My Little Nihilist Handbook part III

Updated: Sep 20, 2022



Substitute the contemplation of pure timeless forms for the greedy never-satiated will. I need to detach myself from a troubled world.




Schopenhauer


All willing arises from want, therefore from deficiency, and therefore from suffering. The satisfaction of a wish ends it; yet for one wish that is satisfied there remain at least ten which are denied. Further, the desire lasts long, the demands are infinite; the satisfaction is short and scantily measured out. But even the final satisfaction is itself only apparent; every satisfied wish at once makes room for a new one; both are illusions; the one is known to be so, the other not yet. No attained object of desire can give lasting satisfaction, but merely a fleeting gratification; it is like the alms thrown to the beggar, that keeps him alive to-day that his misery may be prolonged till the morrow. Therefore, so long as our consciousness is filled by our will, so long as we are given up to the throng of desires with their constant hopes and fears, so long as we are the subject of willing, we can never have lasting happiness nor peace. It is essentially all the same whether we pursue or flee, fear injury or seek enjoyment; the care for the constant demands of the will, in whatever form it may be, continually occupies and sways the consciousness; but without peace no true well-being is possible.
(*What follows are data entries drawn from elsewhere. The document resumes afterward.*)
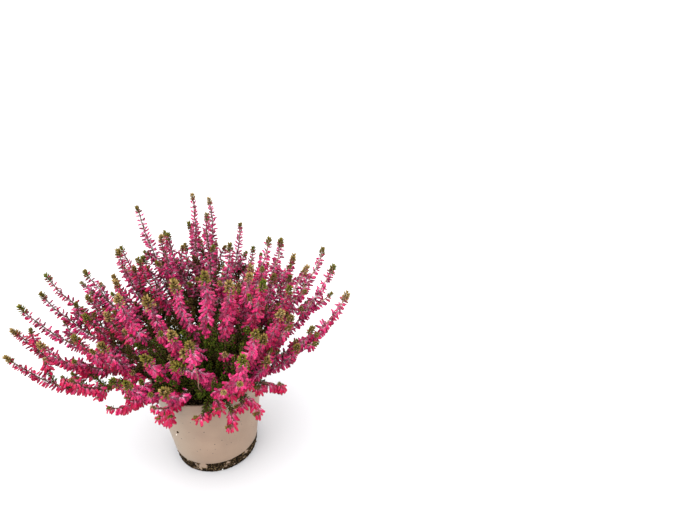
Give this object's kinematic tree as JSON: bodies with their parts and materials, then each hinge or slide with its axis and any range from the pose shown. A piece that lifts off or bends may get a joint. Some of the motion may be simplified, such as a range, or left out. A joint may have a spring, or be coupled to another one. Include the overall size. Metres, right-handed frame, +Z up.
{
  "type": "potted heather",
  "caption": "Winter heather in bloom in a round tapered nursery pot: arching sprays of small bell flowers over needle leaves, rooted in dark peat.",
  "frame": {"origin": "middle of the pot's underside, in the plane that the pot stands on", "axes": "+Z up out of the pot, +X to the viewer's right in the picture, +Y away from the viewer; the plant reaches furthest towards -X"},
  "size_m": [0.346, 0.2495, 0.2893],
  "materials": {
    "pot_plastic": "matte taupe moulded plastic with a few dark specks",
    "peat": "rough, damp, near-black peat",
    "flowers": "satin petals, crimson to rose pink, paler at the sepals",
    "leaves": "semi-matt needle leaves, dark green, olive at the shoot tips",
    "stems": "thin rough bark, tan pink to brown"
  },
  "bodies": {
    "root": {"pot": "pot_plastic", "peat": "peat", "spray_01": "flowers", "spray_02": "flowers", "spray_03": "flowers", "spray_04": "flowers", "spray_05": "flowers", "spray_06": "flowers", "spray_07": "flowers", "spray_08": "flowers", "spray_09": "flowers", "spray_10": "flowers", "spray_11": "flowers", "spray_12": "flowers", "spray_13": "flowers", "spray_14": "flowers", "spray_15": "flowers", "spray_16": "flowers", "spray_17": "flowers", "spray_18": "flowers", "spray_19": "flowers", "spray_20": "flowers", "spray_21": "flowers", "spray_22": "flowers", "spray_23": "flowers", "spray_24": "flowers", "spray_25": "flowers", "spray_26": "flowers", "spray_27": "flowers", "spray_28": "flowers", "spray_29": "flowers", "spray_30": "flowers", "spray_31": "flowers", "spray_32": "flowers", "spray_33": "flowers", "spray_34": "flowers", "spray_35": "flowers", "spray_36": "flowers", "spray_37": "flowers", "spray_38": "flowers", "spray_39": "flowers", "spray_40": "flowers", "spray_41": "flowers", "spray_42": "flowers", "spray_43": "flowers", "spray_44": "flowers", "spray_45": "flowers", "spray_46": "flowers", "leafy_shoot_1": "leaves", "leafy_shoot_2": "leaves", "leafy_shoot_3": "leaves", "leafy_shoot_4": "leaves", "leafy_shoot_5": "leaves", "leafy_shoot_6": "leaves", "leafy_shoot_7": "leaves", "leafy_shoot_8": "leaves"}
  },
  "joints": []
}
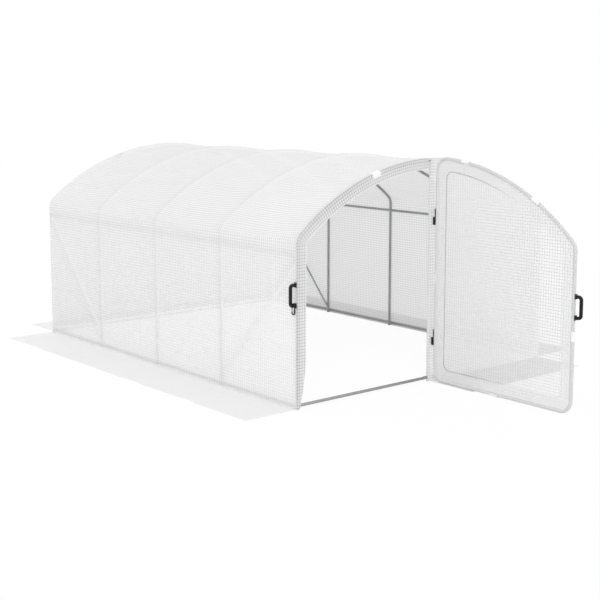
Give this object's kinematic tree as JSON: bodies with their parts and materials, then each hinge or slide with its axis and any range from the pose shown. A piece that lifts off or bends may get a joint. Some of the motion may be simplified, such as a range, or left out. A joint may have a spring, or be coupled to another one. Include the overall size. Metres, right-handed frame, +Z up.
{
  "type": "polytunnel greenhouse",
  "caption": "Walk-in polytunnel: tube hoops with rails and braces under a reinforced sheet cover with ground skirts, and a hinged half-arch door leaf at the front.",
  "frame": {"origin": "on the ground at the foot of the centre post, in the middle of the front hoop", "axes": "+Y back along the tunnel, +X to the right seen from the front, +Z up"},
  "size_m": [4.0052, 6.0971, 1.9634],
  "materials": {
    "galvanised_tube": "galvanised, dull metallic",
    "reinforced_sheet": "translucent white woven sheet with a square reinforcing grid",
    "black_metal": "black powder coat",
    "white_tab": "plain white woven tab",
    "hook_metal": "dark coated metal",
    "black_plastic": "matt moulded"
  },
  "bodies": {
    "tunnel": {"base_rail_doorway": "galvanised_tube", "base_rail_front": "galvanised_tube", "base_rail_left": "galvanised_tube", "base_rail_rear": "galvanised_tube", "base_rail_right": "galvanised_tube", "brace_front_left": "galvanised_tube", "brace_front_right": "galvanised_tube", "brace_rear_left": "galvanised_tube", "brace_rear_right": "galvanised_tube", "centre_post": "galvanised_tube", "cover_front_right": "reinforced_sheet", "cover_rear": "reinforced_sheet", "cover_roof_left": "reinforced_sheet", "cover_roof_right": "reinforced_sheet", "cover_wall_left": "reinforced_sheet", "cover_wall_right": "reinforced_sheet", "doorway_strip": "reinforced_sheet", "handle_frame": "black_plastic", "hinge_lower_post_half": "black_metal", "hinge_upper_post_half": "black_metal", "hoop_front": "galvanised_tube", "hoop_inner_1": "galvanised_tube", "hoop_inner_2": "galvanised_tube", "hoop_inner_3": "galvanised_tube", "hoop_rear": "galvanised_tube", "purlin_left": "galvanised_tube", "purlin_right": "galvanised_tube", "skirt_front_right": "reinforced_sheet", "skirt_left": "reinforced_sheet", "skirt_rear": "reinforced_sheet", "skirt_right": "reinforced_sheet", "snap_hook": "hook_metal", "tie_tabs_front": "white_tab", "tie_tabs_rear": "white_tab"},
    "door_leaf": {"door_cover": "reinforced_sheet", "door_frame": "galvanised_tube", "handle_door": "black_plastic", "hinge_lower_door_half": "black_metal", "hinge_upper_door_half": "black_metal", "tie_tabs_door": "white_tab"}
  },
  "joints": [
    {"name": "door_hinge", "type": "hinge", "parent": "tunnel", "child": "door_leaf", "pos_m": [0.024, -0.0385, 0.372], "axis": [0, 0, 1], "range_deg": [-90, 80]}
  ]
}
The subject of willing is thus constantly stretched on the revolving wheel of Ixion, pours water into the sieve of the Danaids, is the ever-longing Tantalus.


But when some external cause or inward disposition lifts us suddenly out of the endless stream of willing, delivers knowledge from the slavery of the will, the attention is no longer directed to the motives of willing, but comprehends things free from their relation to the will, and thus observes them without personal interest, without subjectivity, purely objectively, gives itself entirely up to them so far as they are ideas, but not in so far as they are motives. Then all at once the peace which we were always seeking, but which always fled from us on the former path of the desires, comes to us of its own accord, and it is well with us. It is the painless state which Epicurus prized as the highest good and as the state of the gods; for we are for the moment set free from the miserable striving of the will; we keep the Sabbath of the penal servitude of willing; the wheel of Ixion stands still.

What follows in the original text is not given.